Your monitoring box should be viewed as a backdoor into your other systems. In many cases, the Nagios server might be allowed access through firewalls in order to monitor remote servers. In most all cases, it is allowed to query those remote servers for various information. Monitoring servers are always given a certain level of trust in order to query remote systems. This presents a potential attacker with an attractive backdoor to your systems. An attacker might have an easier time getting into your other systems if they compromise the monitoring server first. This is particularly true if you are making use of shared SSH keys in order to monitor remote systems.

If an intruder has the ability to submit check results or external commands to the Nagios daemon, they have the potential to submit bogus monitoring data, drive you nuts you with bogus notifications, or cause event handler scripts to be triggered. If you have event handler scripts that restart services, cycle power, etc. this could be particularly problematic.

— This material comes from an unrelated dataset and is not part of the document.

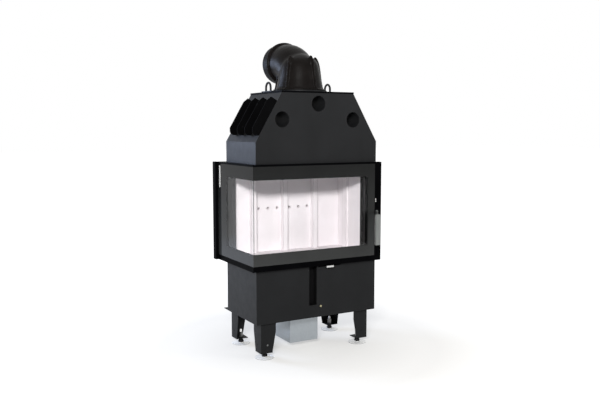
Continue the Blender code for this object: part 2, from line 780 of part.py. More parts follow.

Another area of concern is the ability for intruders to sniff monitoring data (status information) as it comes across the wire. If communication channels are not encrypted, attackers can gain valuable information by watching your monitoring information. Take as an example the following situation: An attacker captures monitoring data on the wire over a period of time and analyzes the typical CPU and disk load usage of your systems, along with the number of users that are typically logged into them. The attacker is then able to determine the best time to compromise a system and use its resources (CPU, etc.) without being noticed.

Here are some tips to help ensure that you keep your systems secure when implementing a Nagios-based monitoring solution...

10.1.2. Best Practices

Use a Dedicated Monitoring Box. I would recommend that you install Nagios on a server that is dedicated to monitoring (and possibly other admin tasks). Protect your monitoring server as if it were one of the most important servers on your network. Keep running services to a minimum and lock down access to it via TCP wrappers, firewalls, etc. Since the Nagios server is allowed to talk to your servers and may be able to poke through your firewalls, allowing users access to your monitoring server can be a security risk. Remember, its always easier to gain root access through a system security hole if you have a local account on a box.
Don't Run Nagios As Root. Nagios doesn't need to run as root, so don't do it. You can tell Nagios to drop privileges after startup and run as another user/group by using the nagios_user and nagios_group directives in the main config file. If you need to execute event handlers or plugins which require root access, you might want to try using sudo.
Lock Down The Check Result Directory. Make sure that only the nagios user is able to read/write in the check result path. If users other than nagios (or root) are able to write to this directory, they could send fake host/service check results to the Nagios daemon. This could result in annoyances (bogus notifications) or security problems (event handlers being kicked off).
Lock Down The External Command File. If you enable external commands, make sure you set proper permissions on the /usr/local/nagios/var/rw directory. You only want the Nagios user (usually nagios) and the web server user (usually nobody, httpd, apache2, or www-data) to have permissions to write to the command file. If you've installed Nagios on a machine that is dedicated to monitoring and admin tasks and is not used for public accounts, that should be fine. If you've installed it on a public or multi-user machine (not recommended), allowing the web server user to have write access to the command file can be a security problem. After all, you don't want just any user on your system controlling Nagios through the external command file. In this case, I would suggest only granting write access on the command file to the nagios user and using something like CGIWrap to run the CGIs as the nagios user instead of nobody.
Require Authentication In The CGIs. I would strongly suggest requiring authentication for accessing the CGIs. Once you do that, read the documentation on the default rights that authenticated contacts have, and only authorize specific contacts for additional rights as necessary. Instructions on setting up authentication and configuring authorization rights can be found here. If you disable the CGI authentication features using the use_authentication directive in the CGI config file, the command CGI will refuse to write any commands to the external command file. After all, you don't want the world to be able to control Nagios do you?
Use Full Paths In Command Definitions. When you define commands, make sure you specify the full path (not a relative one) to any scripts or binaries you're executing.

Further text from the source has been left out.